なお、アドビとの協業は、arrows Nでも引き続き行われる。その一環として、このモデルには以下のアドビ製アプリがプリインストールされる。
・Photoshop Express(純正カメラアプリとの連携にも対応)
・Adobe Acrobat
・Adobe Scan(純正カメラアプリとの連携にも対応)
・Adobe Express
・Lightroom
●Qnovoの技術を採用した充電制御
外部接続端子はUSB 3.2 Gen 2(USB 3.1)Type-C端子で、USB PD(Power Delivery) 2.0規格の急速充電にも対応する。イヤフォンマイク端子は備えないので、有線で音声出力をしたい場合は、USB Audio規格に準拠するイヤフォンマイク、またはDACを接続する必要がある。映像出力は、Wi-Fi(無線LAN)経由の「Miracast」のみ利用可能だ。
無線通信はWi-Fi 5(IEEE 802.11ac)とBluetooth 5.1に対応する。Bluetoothオーディオ(A2DP)で利用できるコーデックは以下の通りで、ワイヤレスハイレゾオーディオにも対応できる。
・SBC
・AAC
・aptX/aptX HD/aptX Adaptive
・LDAC
バッテリーの定格容量は4600mAhで、先述の通りUSB PD 2.0規格の急速充電に対応している。arrows NではFCNT製スマートフォンとしては初めてQnovoのバッテリー充電制御技術を適用している。バッテリーモジュールの寿命の予測にも対応しているが、予測表示をするにはサイクルカウント(※1)を「150」以上にする必要がある。
充電回りで少し面白い機能としては「電力オフピーク充電」というものがある。これはその名の通り電力消費のピークになる時間を避けて充電を行う機能で、指定した「オフピーク時間」以外の時間に充電をしようとすると「オフピーク時間に充電してください」という旨を表示できるようになっている(※2)。その表示内容に同意すると、ピーク時間を過ぎるまで充電を抑止するようになっている。

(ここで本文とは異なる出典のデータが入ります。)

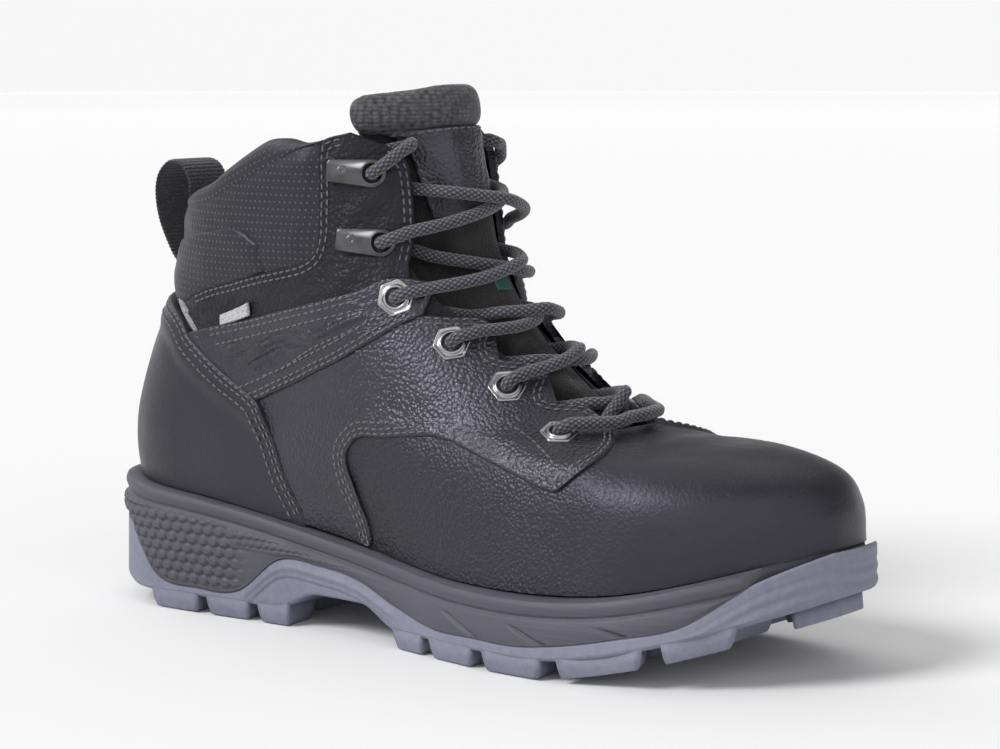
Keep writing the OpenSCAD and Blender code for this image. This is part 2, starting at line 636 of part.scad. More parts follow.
// Foam midsole, sitting inside the outsole's wraps and showing between them.
rim_inset = 3;
recess_inset = 12;
recess_depth = 1.9;
function show_z(x) = min(wrap_top(x) + 0.5, top_z(x) - 0.6);
function shown(x) = smooth((top_z(x) - wrap_top(x) - 2) / 4);
side_inset = function (x) mix(wrap_t + 0.3, 0.2, shown(x));
module midsole() {
    color(midsole_grey)
    rings([
        sole_ring(fixed(wrap_t + 4), function (x) inner_z(x) + 0.5),
        sole_ring(fixed(wrap_t + 0.4), function (x) inner_z(x) + 0.5),
        sole_ring(fixed(wrap_t + 0.4), function (x) show_z(x)),
        sole_ring(side_inset, function (x) show_z(x) + 0.05),
        sole_ring(function (x) side_inset(x) + 0.4, function (x) mix(show_z(x), top_z(x), 0.5)),
        sole_ring(function (x) max(side_inset(x), rim_inset), function (x) top_z(x)),
        sole_ring(fixed(recess_inset), function (x) top_z(x)),
        sole_ring(fixed(recess_inset + 0.3), function (x) top_z(x) - recess_depth)
    ]);
}

// Boards and footbed, cut to the inside of the upper
board_inset = vamp_lining_bottom + gap;
board_t = 1.8;
function board_ring(amount, lift) = [
    for (k = [0:sole_sides - 1])
        let (a = 360 * k / sole_sides, p = ring_point(a, 0))
        let (d = ring_point(a + 1, 0) - ring_point(a - 1, 0), n = [d[1], -d[0]] / norm([d[0], d[1]]))
        [p[0] + amount * n[0], p[1] + amount * n[1], p[2] + lift]
];
module insole_board() {
    color(fibre_board)
    rings([board_ring(board_inset, -0.2), board_ring(board_inset, board_t - 0.2)]);
}
shank_length = 100;
shank_w = 16;
shank_t = 1.3;
shank_x = -40;
module shank() {
    function line(y, lift) = [for (k = [0:10])
        let (x = shank_x + shank_length * (k / 10 - 0.5))
        [kx * x, y, feather_z(x) - 0.6 - recess_depth + 0.5 + lift]];
    color(steel)
    slab([line(-shank_w / 2, shank_t), line(shank_w / 2, shank_t)],
         [line(-shank_w / 2, 0), line(shank_w / 2, 0)], false);
}
footbed_gap = 1.6;
module footbed() {
    base = board_t + 0.1;
    color(foam_grey)
    rings([
        board_ring(board_inset + footbed_gap + 2, base),
        board_ring(board_inset + footbed_gap, base + 1.2),
        board_ring(board_inset + footbed_gap, base + footbed_t),
        board_ring(board_inset + footbed_gap + 9, base + footbed_t - 1)
    ]);
}
// Lace. A run is a list of [angle, v, height above the surface] points of its middle.
lace_under = -7.4;
lace_over = 4.9;
function hole_at(k, hand) =
    let (spot = k < 4 ? eyelets_of(hand)[k] : loops_of(hand)[k - 4])
    [hand * spot[0], spot[1]];

// Up through hole k from inside.
function rise(k, hand) = let (h = hole_at(k, hand)) [
    [h[0] * 0.97, h[1], lace_under], [h[0], h[1], -4.2], [h[0], h[1], 0], [h[0], h[1], 3]];

// From hole k over the edge and across the tongue, under the far edge and below hole k + 1.
function crossing(k, hand, high) =
    let (h = hole_at(k, hand), far = hole_at(k + 1, -hand), step = far[1] - h[1])
    let (near_edge = hand * opening_angle(h[1] + 0.25 * step))
    let (far_edge = -hand * opening_angle(h[1] + 0.75 * step), up = k == 4 ? 2.4 : 0)
    [[h[0] * 0.93, h[1] + 0.06 * step, lace_over + 0.1],
     [h[0] * 0.45 + near_edge * 0.5, h[1] + 0.17 * step, lace_over - 0.1],
     [near_edge * 0.62, h[1] + 0.32 * step, up + (high ? 5.4 : 2.4)],
     [0, h[1] + 0.5 * step, high ? 6 + 0.8 * up : 0.6 + up],
     [far_edge * 0.62, h[1] + 0.68 * step, up + (high ? 1.2 : -1.6)],
     [far_edge, h[1] + 0.82 * step, -6],
     [far[0] * 0.8, h[1] + 0.93 * step, lace_under]];

// The first crossing starts inside, under the lowest eyelet.
function low_crossing(hand, high) =
    let (h = hole_at(0, hand), far = hole_at(1, -hand), step = far[1] - h[1])
    let (near_edge = hand * opening_angle(h[1] + 0.3 * step))
    let (far_edge = -hand * opening_angle(h[1] + 0.75 * step))
    [[h[0] * 0.9, h[1] + 0.1 * step, lace_under], [near_edge * 0.95, h[1] + 0.32 * step, -7],
     [near_edge * 0.5, h[1] + 0.46 * step, high ? 0 : -1.2],
     [0, h[1] + 0.56 * step, high ? 6 : 0.6],
     [far_edge * 0.55, h[1] + 0.68 * step, high ? 1.6 : -1.4],
     [far_edge, h[1] + 0.82 * step, -6],
     [far[0] * 0.8, h[1] + 0.92 * step, lace_under]];

// Half of the lace, from the bar over the lowest eyelets up to the edge above the top loop.
function lace_half(hand) =
    let (h = hole_at(0, hand), top = hole_at(5, -hand))
    concat(
        [[h[0] * 0.55, h[1] + 0.004, 4.2], [h[0] * 0.92, h[1], 4.4], [h[0], h[1], 2.6], [h[0], h[1], -1],
         [h[0], h[1], -5.2]],
        low_crossing(hand, hand > 0),
        [for (k = [1:4]) let (s = k % 2 == 1 ? -hand : hand)
            each concat(rise(k, s), crossing(k, s, (s > 0) == (k % 2 == 1)))],
        rise(5, -hand),
        [[top[0] * 0.93, top[1] + 0.006, 5], [-hand * 39, top[1] + 0.018, 4], [-hand * 34.5, 0.942, 1.8],
         [-hand * 33, 0.945, -0.6], [-hand * 33, 0.945, -2.4]]
    );
lace_bar = [[-12, 0.492, 4.6], [0, 0.492, 4.8], [12, 0.487, 4.6]];
function finer(run) = [
    for (i = [0:len(run) - 1])
        each [if (i > 0) (run[i - 1] + run[i]) / 2, run[i]]
];
lace_run = finer(concat(reversed(lace_half(-1)), lace_bar, lace_half(1)));

// Each free end goes over the edge of the leather and hangs down inside, beside the tongue.
free_end = [[33, 0.945, -2.4], [33, 0.945, -3.8], [34.5, 0.944, -5.8], [38, 0.943, -6.5],
            [43, 0.941, -6.5], [50, 0.936, -7], [57, 0.924, -8.4], [60, 0.905, -9.4],
            [61, 0.87, -9.2], [61, 0.83, -9], [61, 0.79, -8.8], [61, 0.75, -8.6],
            [60, 0.71, -8.6], [58, 0.67, -8.6]];
aglet_length = 13;
aglet_d = lace_d - 1;

function on_surface(run, hand) = [for (p = run) skin(hand * p[0], p[1], p[2])];
function direction(path, i) =
    unit(path[min(i + 1, len(path) - 1)] - path[max(i - 1, 0)]);
function carry(side, along) = unit(side - along * (side * along));
function frames(path, i, side, done) =
    i == len(path) ? done
    : let (next = carry(side, direction(path, i))) frames(path, i + 1, next, concat(done, [next]));
module tube(path, diameter, sides) {
    count = len(path);
    across = frames(path, 0, unit(cross(direction(path, 0), [0.3, 0.5, 0.8])), []);
    polyhedron(
        points = [for (i = [0:count - 1], k = [0:sides - 1])
            let (x = across[i], y = cross(direction(path, i), x), a = 360 * k / sides)
            path[i] + diameter / 2 * (x * cos(a) + y * sin(a))],
        faces = concat(
            [[for (k = [0:sides - 1]) k]],
            [for (i = [0:count - 2], k = [0:sides - 1])
                let (a = i * sides + k, b = i * sides + (k + 1) % sides)
                each [[a, a + sides, b + sides], [a, b + sides, b]]],
            [[for (k = [sides - 1:-1:0]) (count - 1) * sides + k]]
        )
    );
}
lace_sides = 8;
module lace() {
    color(lace_grey)
    tube(on_surface(lace_run, 1), lace_d, lace_sides);
}
module lace_end(hand) {
    color(lace_grey)
    tube(on_surface(free_end, hand), lace_d, lace_sides);
}
module aglet(hand) {
    color(black_leather)
    let (path = on_surface(free_end, hand), tip = path[len(path) - 1])
    tube([tip, tip + aglet_length * direction(path, len(path) - 1)], aglet_d, 12);
}

outsole();
midsole();
shank();
insole_board();
footbed();
vamp();
quarter(1);  // quarter_outer
quarter(-1);  // quarter_inner
shaft(1);  // shaft_outer
shaft(-1);  // shaft_inner
collar_panel(1);  // collar_panel_outer
collar_panel(-1);  // collar_panel_inner
heel_counter();
toe_cap();
toe_cap_edge_pad();
counter_stiffener();
vamp_lining();
lining(1);  // lining_outer
lining(-1);  // lining_inner
collar_pad(1);  // collar_pad_outer
collar_pad(-1);  // collar_pad_inner
eyestay_backing(1);  // eyestay_backing_outer
eyestay_backing(-1);  // eyestay_backing_inner
tongue();
tongue_patch();
tongue_top();
tongue_label();
gusset(1);  // gusset_outer
gusset(-1);  // gusset_inner
eyelets(1);  // eyelets_outer
eyelets(-1);  // eyelets_inner
eyelet_washers(1);  // eyelet_washers_outer
eyelet_washers(-1);  // eyelet_washers_inner
lace_loops(1);  // lace_loops_outer
lace_loops(-1);  // lace_loops_inner
loop_washers(1);  // loop_washers_outer
loop_washers(-1);  // loop_washers_inner
pull_loop();
side_tag();
heel_piping(1);  // heel_piping_outer
heel_piping(-1);  // heel_piping_inner
lace();
lace_end(1);  // lace_end_outer
lace_end(-1);  // lace_end_inner
aglet(1);  // aglet_outer
aglet(-1);  // aglet_inner
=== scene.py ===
import math

import bmesh
import bpy
import numpy as np
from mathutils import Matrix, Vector


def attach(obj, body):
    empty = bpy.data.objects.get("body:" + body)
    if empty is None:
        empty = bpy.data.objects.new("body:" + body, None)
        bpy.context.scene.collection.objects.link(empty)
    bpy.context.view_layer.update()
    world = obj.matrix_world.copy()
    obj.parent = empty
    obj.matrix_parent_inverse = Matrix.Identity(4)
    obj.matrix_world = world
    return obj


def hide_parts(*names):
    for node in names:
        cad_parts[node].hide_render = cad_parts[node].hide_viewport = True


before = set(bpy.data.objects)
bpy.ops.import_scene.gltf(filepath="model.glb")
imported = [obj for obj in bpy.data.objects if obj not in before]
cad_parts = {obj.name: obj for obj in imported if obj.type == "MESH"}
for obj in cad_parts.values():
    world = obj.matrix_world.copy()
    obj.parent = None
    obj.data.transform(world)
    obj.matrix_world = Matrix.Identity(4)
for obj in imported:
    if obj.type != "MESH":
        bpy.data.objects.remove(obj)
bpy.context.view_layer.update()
MM = 0.001
# One unit of a piece's uv is this many millimetres.
UV_MM = 100.0
SIDES = (("outer", 1), ("inner", -1))

# ---------------------------------------------------------------- camera and stage

CAMERA_AZIMUTH, CAMERA_ELEVATION, CAMERA_DISTANCE = 36.0, 7.02, 1.011
CAMERA_TARGET = Vector((0.0, 0.016, 0.090))
CAMERA_LENS, CAMERA_REACH = 100.8, 100.0
azimuth, elevation = math.radians(CAMERA_AZIMUTH), math.radians(CAMERA_ELEVATION)
back = Vector((math.sin(azimuth) * math.cos(elevation),
               -math.cos(azimuth) * math.cos(elevation), math.sin(elevation)))
camera_data = bpy.data.cameras.new("camera")
camera_data.lens = CAMERA_LENS
camera_data.clip_end = CAMERA_REACH
camera = bpy.data.objects.new("camera", camera_data)
camera.location = CAMERA_TARGET + back * CAMERA_DISTANCE
camera.rotation_euler = back.to_track_quat("Z", "Y").to_euler()
bpy.context.collection.objects.link(camera)
bpy.context.scene.camera = camera


# ---------------------------------------------------------------- the upper's surface
# The same tilted rings as the part's source, in millimetres: v = 0 at the feather line,
# v = 1 at the top of the tongue; angle 0 is the ridge, 90 the outer side, 180 the heel.

HEEL_LINE = [[-148, 48], [-149, 58], [-148, 70], [-145, 82], [-141, 94], [-136, 106],
             [-129, 118], [-124.5, 130], [-122, 142], [-121, 152], [-120, 178]]
RIDGE_LINE = [[150, 45], [148.5, 58], [141, 68], [121, 74.5], [96, 76], [71, 80],
              [47, 95], [27, 113], [13, 134], [5, 160], [-4, 196]]
RING_SAG = [0, -4.5, -12.5, -18.5, -15.5, 0]
LATERAL_HALF = [[34, 36, 36, 48, 50, 42], [36, 38, 41, 47, 47, 40], [34, 37, 41, 44, 41, 34],
                [31, 34, 39, 42, 38, 30], [32, 37, 42, 43, 38, 30], [36, 41, 45, 46, 42, 34]]
MEDIAL_HALF = [[34, 35, 31, 42, 50, 48], [36, 38, 38, 44, 48, 44], [34, 37, 41, 42, 38, 30],
               [31, 34, 39, 39, 33, 24], [32, 37, 41, 40, 33, 25], [36, 41, 45, 45, 40, 33]]
RIDGE_ROUND = [72, 62, 58, 52, 44, 42]
HEEL_ROUND = [40, 40, 38, 36, 36, 38]
END_POWER = 2.15
BEND_START, BEND_SPAN, BEND_SHIFT = 30.0, 125.0, 9.0
ANGLE_STEP, V_STEP = 0.6, 0.008


def cubic(p0, p1, p2, p3, f):
    """Smooth curve from p1 to p2 at f from 0 to 1."""
    return p1 + f / 2 * (p2 - p0 + f * (2 * p0 - 5 * p1 + 4 * p2 - p3
                                        + f * (3 * (p1 - p2) + p3 - p0)))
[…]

(※1)バッテリーの満容量分の充電を行うと「1サイクル」(※2)画面がオフまたはロック中の場合、あるいはダイアログの表示中は充電が行われる(ダイアログの内容に同意しないと充電はストップしない)
●arrowsならではの便利機能も
リブランドされたとはいえ、arrows Nはarrowsである。特定のアプリを“非表示”とすることでプライバシーを守る「プライバシーモード」や、画面の端部をスワイプすると利用できる「スライドインランチャー」など、FCNT独自の便利機能も多数備えている。先述の顔と指紋のデュアル認証は、その1つとして新たに加わる新機能である。
とはいえ、arrows Nのメーカー独自機能は非常に豊富で、探しきれない(気付かない)可能性もある。そこで活用したいのがプリインストールされている「arrowsオススメ機能」だ。
arrowsオススメ機能自体は、従来のarrowsにも搭載されているが、どちらかというと「独自機能の一覧」という感じだった。arrows Nでは、機能をより探しやすいように冒頭に目的別のインデックスが表示されるようになった。もちろん、概要説明から機能個別の説明
どのような便利機能があるのか知りたい人は、arrowsオススメ機能を開いてみることをお勧めしたい。